Last year the All-in Diversity Project published its industry benchmark report, which found that just 22.5% of non-executive board members in gaming companies were female.

At around the same time, Odgers Berndtson published The Global Leadership Team Diversity report, conducted in partnership with BoardEx. It found that a mere 19% of leadership team positions globally are held by women.

Of course, diversity is not just about gender; work needs to be done across the board to ensure that the entire spectrum of diversity is recognised within organisations and that all groups in society are represented in workforces.

However, focusing on gender for the moment, despite some good work being done by individual gaming companies and broader industry initiatives – including the iGB Most Influential Women list – it would seem that whichever way we turn, the executive table in gaming companies is still dominated by men.

While there are no overnight fixes for achieving fair representation in organisations, there are powerful actions and policy changes that can be introduced that will lead to increased gender diversity in leadership teams.

Below are five steps gaming companies could take:

Build female talent networks

While you might want to, you can’t simply cash in half your leadership team and exchange it for one that’s more diverse. Instead, you need to ensure that you have access to as diverse a pool of prospective leaders as possible.

Developing networks of female leadership talent can be achieved by hosting regular informal networking lunches, creating annual events with guest speakers or attending industry events aimed at female professionals.

Likewise, partnering with headhunters who have a proven network of diverse leadership talent is another way of tapping into networks that your organisation wouldn’t otherwise reach. 

It means that when the time comes to recruit for a leadership position, rather than fishing from the same pond, the pool of candidates from which you can choose is much more diverse.

Introduce mentoring programmes

Building a pipeline of gender diverse talent within your company is just as important as building networks of gender diverse leaders outside of it. Mentoring and coaching programmes aimed at helping female employees progress through your organisation (and overcome the glass ceiling) is an effective way of internally building gender diversity in your leadership team.

It’s also a strong advertisement for others in your organisation that those from diverse groups can progress to the top, which will make your organisation far more likely to hang on to the diverse talent it has and attract new talent from outside the business.

Partnering with industry charities that provide career outreach programmes to female networks will have a similar result and help your organisation develop its pool of potential leaders from gender diverse backgrounds.

For example, our sports, media and gaming practice has partnered with Women In Sport – a charity focused on improving opportunities for women working in the sports industry.

Implement flexible working

One of the biggest hurdles in achieving gender parity in leadership teams is making roles attractive to female leaders with family commitments.

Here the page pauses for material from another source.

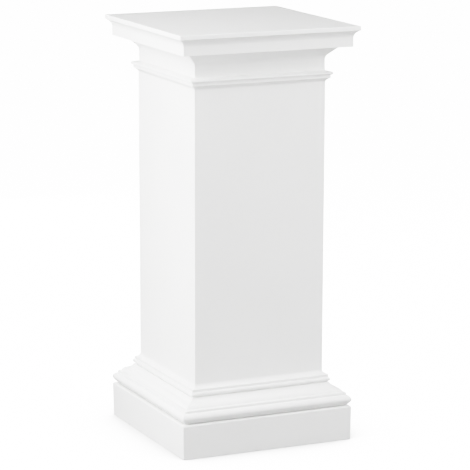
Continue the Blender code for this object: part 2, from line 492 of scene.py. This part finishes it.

Gaming companies that change the parameters of their roles so that they fit flexibly around modern, family life and caring responsibilities, as well as adapting the job description to use more gender-neutral language are likely to see significantly more applications from female candidates.

As an example, last year Zurich Insurance began advertising part-time, job sharing or flexible working in all job vacancies and saw the number of women hired for top positions rise by 33%.

Use psychometric testing

Psychometric testing, when used in the context of leadership team profiling, is essentially a granular method of analysing a candidate’s skills and traits and how they might fit with the current leadership team. It means that leadership teams can augment their current leadership mix with the specific skills and behaviour types that they may be lacking.

It also forces those involved in making the hiring decision to focus on skills, capability and knowledge and negates unconscious bias factors that can creep in.

This is particularly useful in reducing affinity bias, where those hiring may have an unconscious preference for candidates who are more similar to themselves – by focusing more on the candidate’s abilities, this bias is reduced.

Commit to diversity targets

Setting diversity objectives is a clear and effective way of achieving change. Particularly when made public, they provide an accountability mechanism that your company can report and measure leadership team gender diversity against.

For gaming companies, a possible benchmark to use is their current scores from the All-Index Annual Report; they could set year-on-year targets based on this.

The altruistic qualities of diversity and gambling can sometimes be wrongly perceived as mutuality exclusive. In reality, the business and moral case for increasing gender diversity in leadership teams (and at all levels throughout organisations) is clear.

Gaming companies now need to move from the ‘why’ to the ‘how’ and prioritise what they can do to achieve fairer opportunities and representation within their senior ranks. 

While the above is by no means an exhaustive list, the actions listed provide five steps towards making this happen.